After all the black tribal ink I got, I spent 15 years not getting tattooed. Over that time tattoos become a lot more fashionable and also more artistic. I’m sure they were previously but I wasn’t deep in the culture and tattoos becoming more mainstream definitely opened up a world of how amazing tattoos could be to me. I would see other people with art on them and really wanted to get some but I felt that the new color styles I was seeing would not fit in with all my blackwork so I never took the plunge.
Then I was on a 4 week vacation over Christmas and New Year in 2015/16 in New Zealand and Australia and the idea came to me that as I get to do a lot of traveling with work it might be cool to start collecting tattoos from different studios in the countries I visit. This morphed into getting different artists to fill a space with a design of their choice. My wife came up with the hexagon shape which made the whole thing fit together.
The first one was done in Queenstown New Zealand and the artist Chloe wasn’t sure of the concept but between us we came up with a size for the first one and then she did a great design of the mountain range we could see out the window of the studio.
JM: How many of the best tattoo artists have you worked with, how many hexagons are filled, and who do you hope to fill the empty ones?
For the first 4, each artist just added a hexagon connected to the one before but that was a nightmare for the artist to get lined up and so when I came back to London I had an artist that was a friend of a friend, Rich, add a design and then do the whole grid work. He added 35 hexagon outlines so future artists could just add their design without having to worry about the sizing and trigonometry.

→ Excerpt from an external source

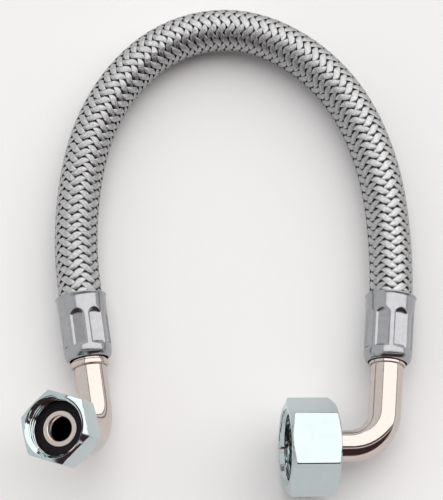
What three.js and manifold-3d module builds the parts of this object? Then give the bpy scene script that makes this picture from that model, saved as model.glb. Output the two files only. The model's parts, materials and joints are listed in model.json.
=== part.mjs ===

I went pretty crazy in the first year and got 17 hexagons filled so I tried to chill out a bit in 2017, but got another 7 filled by May. I decided I wasn’t going to slow down so I got Rich to extend the grid work on to my ribs...a silly decision...which increased the total number of hexagons to 50.

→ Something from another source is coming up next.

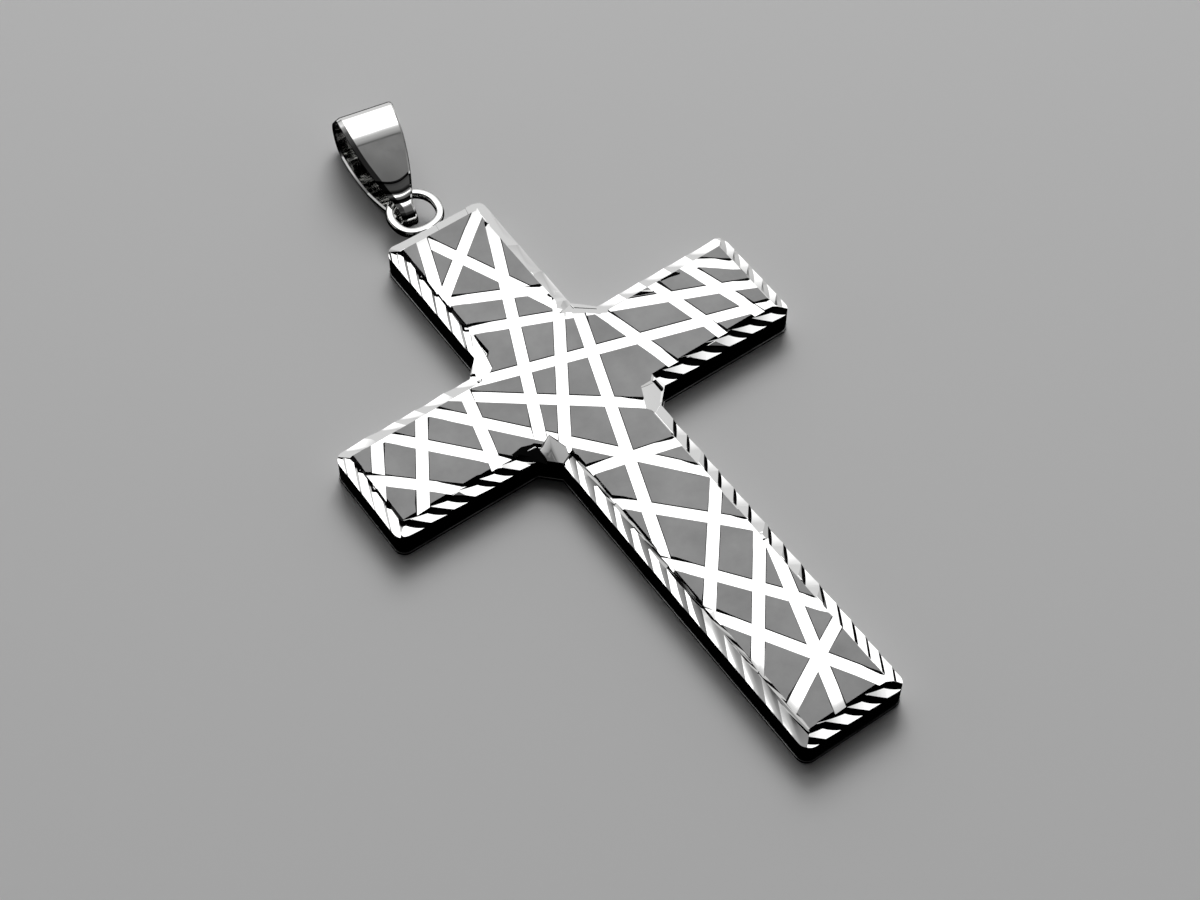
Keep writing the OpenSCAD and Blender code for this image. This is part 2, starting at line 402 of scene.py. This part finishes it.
sideNames = (
    "bottomEnd", "lowerRight", "flatLowerRight", "rightArmLower",
    "rightArmEnd", "rightArmUpper", "flatUpperRight", "upperRight",
    "topEnd", "upperLeft", "flatUpperLeft", "leftArmUpper",
    "leftArmEnd", "leftArmLower", "flatLowerLeft", "lowerLeft",
)
sides = crossSides(cross)


def meeting(one, other, inset):
    # where two sides cross, both drawn in by the inset
    a, b = aimed(one[0]), aimed(other[0])
    p, q = one[1] - inset, other[1] - inset
    cut = a.x * b.y - a.y * b.x
    return Vector(((p * b.y - q * a.y) / cut, (a.x * q - b.x * p) / cut))


def outlineRing(c, inset, z):
    ring = []
    for one, other in zip(sides, sides[1:] + sides[:1]):
        turn = (other[0] - one[0] + 180) % 360 - 180
        if turn < 0:
            corner = meeting(one, other, inset)
            ring.append((corner.x, corner.y, z))
            continue
        radius = max(c["cornerRadius"] - inset, c["leastRadius"])
        centre = meeting(one, other, inset + radius)
        for k in range(c["cornerSteps"] + 1):
            at = centre + radius * aimed(one[0] + turn * k / c["cornerSteps"])
            ring.append((at.x, at.y, z))
    return ring


def makeBlank(c):
    # inset, height, and the finish of the band above
    levels = [(c["backBevel"], 0.0, onWall), (0.0, c["backBevel"], onWall),
              (0.0, c["footHeight"], onFootPaintedHighlightAndShade)]
    # the bands where the foot rounds over carry the painted highlight and shade
    for share, rise in c["footRound"]:
        finish = onFootPaintedHighlightAndShade if share < 1 else onWall
        levels.append((c["footReach"] * share, c["footHeight"] + rise, finish))
    levels += [(c["footReach"], c["wallHeight"], onCut), (c["rimWidth"], rimTop, onCut),
               (c["shoulderFoot"], rimTop, onCut), (c["shoulderTop"], c["fullHeight"], onCut)]
    bm = bmesh.new()
    rings = [outlineRing(c, inset, z) for inset, z, finish in levels]
    rows = loft(bm, rings, lambda k, i: levels[k][2])
    capEnds(bm, rows, (onWall, onField))
    return pieceFrom(bm, "crossBody")


# Bright lines, charted on the face as the two ends of each centre line
faceLines = (
    (-1.8, 16.9, 3.1, 5.8), (3.3, 16.1, -3.3, 10.8), (-1.5, 16.4, -3.3, 11.5),
    (3.3, 14.3, -4.2, -2.6), (-3.4, 10.6, 3.3, 7.35), (-3.4, 7.5, 16.2, -1.05),
    (-6.5, 3.8, 15.9, -3.15), (-7.3, 3.3, 3.3, -4.95), (-9.6, 3.4, 3.2, -11.8),
    (-13.4, 3.5, -7.5, -3.2), (-16.1, 1.1, -11.3, -3.4), (-13.7, 3.5, -16.2, -0.8),
    (-10.0, 3.5, -14.3, -3.3), (-6.5, 3.4, -8.2, -3.2), (3.3, 5.8, -3.6, -4.9),
    (4.1, 4.6, -3.4, -16.4), (5.25, 3.6, 6.95, -3.5), (9.75, 3.4, 11.35, -3.4),
    (12.6, 3.5, 14.6, -3.3), (13.0, 3.4, 16.1, 1.0), (-3.6, -7.15, 3.4, -8.83),
    (-3.4, -10.25, 3.4, -17.35), (3.5, -12.8, -3.3, -21.0), (-3.3, -16.2, 3.4, -25.1),
    (-3.4, -21.0, 3.0, -31.7), (3.4, -17.8, -3.4, -26.4), (3.4, -19.1, -0.7, -31.8),
    (3.4, -26.35, -3.2, -29.75),
)
brightLine = {
    "width": 0.86,
    "depth": 0.07,
    "edge": 0.05,     # how far the cell's dark edge slopes back
    "ramp": 1.8,      # length of the dip to the rim at each end
    "rampAngle": 5.2,
    "over": 0.55,     # run past both ends
    "lid": 0.3,       # height of the tool above the face
}


def lineCutter(line, look):
    start, end = Vector(line[:2]), Vector(line[2:])
    along = (end - start).normalized()
    across = Vector((-along.y, along.x))
    length = (end - start).length
    floor = cross["fullHeight"] - look["depth"]
    fall = math.tan(math.radians(look["rampAngle"]))
    lid = cross["fullHeight"] + look["lid"]
    half = look["width"] / 2
    over, ramp = look["over"], look["ramp"]
    stations = ((-over, ramp + over), (ramp, 0), (length - ramp, 0), (length + over, ramp + over))
    rings = []
    for u, drop in stations:
        z = floor - drop * fall
        lidHalf = half + look["edge"] * (lid - z) / (cross["fullHeight"] - z)
        at = start + along * u
        rings.append([(*(at + across * v), h)
                      for v, h in ((-half, z), (half, z), (lidHalf, lid), (-lidHalf, lid))])
    bm = bmesh.new()
    # the sides of each line tool leave the cells' sloping edges, coloured dark as painted shade
    rows = loft(bm, rings, lambda k, i: onCut if i == 0 else onEdgePaintedShade)
    capEnds(bm, rows, (onCut, onCut))
    return pieceFrom(bm, "lineCutter")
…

I currently have 31 filled and that’s in the first 2 years. I have a couple confirmed for the Brighton Tattoo convention next month by Norm Love Letters and Gibbo, 3 more for a trip to Milan by Mattia Mambo, Antikorpo, and Mirkosata, also Jak, Steve and Dave from the Rat Pack are all up for filling spaces this year. Plus many many more in my head and on my wish list.
If I listed my whole wish list it would be far too long but some artists I’d love to work on it would be, Eva Krbdk, Ben Kaye, Gakkin, Ryan Evans, Rob Borbas, Alex Pancho, Kahn, Boris, Nikko Hurtado, Niki23gtr, Jeff Gogue, Arlo DiCristina, Horiyoshi 3, Shige, Justin Hartman, Paul Booth, Kari Barba, Darwin Enriquez, Filip Leu, Chris Cooks, Chris Nunez & Kat Von D.

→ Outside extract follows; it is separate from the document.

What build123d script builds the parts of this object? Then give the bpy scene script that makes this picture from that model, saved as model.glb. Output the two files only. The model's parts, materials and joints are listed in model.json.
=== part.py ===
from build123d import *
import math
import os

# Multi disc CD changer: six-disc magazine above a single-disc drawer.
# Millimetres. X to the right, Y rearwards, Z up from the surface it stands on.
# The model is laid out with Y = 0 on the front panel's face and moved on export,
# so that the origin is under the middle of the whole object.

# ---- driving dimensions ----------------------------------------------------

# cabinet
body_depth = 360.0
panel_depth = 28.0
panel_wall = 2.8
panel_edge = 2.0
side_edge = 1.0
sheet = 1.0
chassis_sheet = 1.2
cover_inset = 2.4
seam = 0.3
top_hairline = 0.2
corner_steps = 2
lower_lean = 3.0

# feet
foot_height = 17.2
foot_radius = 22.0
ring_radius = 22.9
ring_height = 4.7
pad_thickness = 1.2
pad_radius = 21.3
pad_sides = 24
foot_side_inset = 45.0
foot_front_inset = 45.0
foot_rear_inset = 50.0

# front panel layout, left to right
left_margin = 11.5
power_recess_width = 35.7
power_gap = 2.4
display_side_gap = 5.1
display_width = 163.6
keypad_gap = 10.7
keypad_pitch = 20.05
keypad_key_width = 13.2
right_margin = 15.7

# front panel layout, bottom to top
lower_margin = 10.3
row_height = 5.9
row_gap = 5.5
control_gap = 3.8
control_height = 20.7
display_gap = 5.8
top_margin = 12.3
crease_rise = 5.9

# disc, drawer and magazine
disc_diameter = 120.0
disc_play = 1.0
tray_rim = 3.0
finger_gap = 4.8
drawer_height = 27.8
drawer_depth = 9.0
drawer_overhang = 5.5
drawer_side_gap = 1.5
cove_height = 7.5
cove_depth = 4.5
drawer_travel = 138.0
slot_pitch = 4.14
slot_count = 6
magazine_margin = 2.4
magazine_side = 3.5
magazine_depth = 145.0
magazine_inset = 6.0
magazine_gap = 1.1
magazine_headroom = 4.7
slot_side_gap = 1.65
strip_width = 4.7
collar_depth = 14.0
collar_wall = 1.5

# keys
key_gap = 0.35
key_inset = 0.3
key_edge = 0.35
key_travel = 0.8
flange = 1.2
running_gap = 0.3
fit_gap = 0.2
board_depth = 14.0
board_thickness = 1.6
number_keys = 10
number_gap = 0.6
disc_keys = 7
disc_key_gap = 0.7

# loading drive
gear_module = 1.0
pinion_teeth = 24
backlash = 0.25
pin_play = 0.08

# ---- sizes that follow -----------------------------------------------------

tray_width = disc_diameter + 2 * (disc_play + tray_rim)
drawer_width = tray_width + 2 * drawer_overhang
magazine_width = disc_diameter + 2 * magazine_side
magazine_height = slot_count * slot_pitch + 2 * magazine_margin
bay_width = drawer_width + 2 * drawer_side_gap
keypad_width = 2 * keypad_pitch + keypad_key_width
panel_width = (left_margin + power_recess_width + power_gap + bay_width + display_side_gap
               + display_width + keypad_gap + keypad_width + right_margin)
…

JM: Are you surprised by the interest in your idea, and the tattoos you’ve collected? Why do you think people are drawn so much to your particular way of collecting tattoo art?
I was surprised by the interest yes....I only had 200 Instagram followers before people started posting about my project, it’s now about 1700 and growing by the day. I guess it’s because I stumbled on what is a reasonably unique idea in a tattooing world where designs are hopefully unique but placement, size and layout is not always.
JM: Will you ever stray from this specific layout of tattoos?
Not yet and I probably won’t but I discovered Jesse Rix after starting the project and I think he could do something amazing if I was up for breaking with the rules…. though I don’t think even with his skills I could be convinced to move outside the structure as I think that is one of the best things. These are small spaces where the best tattoo artists are challenged to fit in a design that looks good and that, hopefully, people will immediately recognize the art - it’s definitely made some hugely talented and experienced artists sweat a bit!
JM: How has the experience of collecting tattoos from the best tattoo artists across the globe enriched your life? Do you have any favorite moments or stories you’d like to share with us?
It’s enriched it massively…. the more I sample tattoo culture the more I’m hooked. The people are amazing, generous and nothing like the outside stereotype that most non-tattooed people might think of tattoo artists and studios. The connections between artists all over the world, recognizing each others work on my leg and recommending their friends to work on a hexagon next to them has been so much fun. I have lots of stories but I might hold them back for when I put my little book together when the project is totally finished, whenever that might be!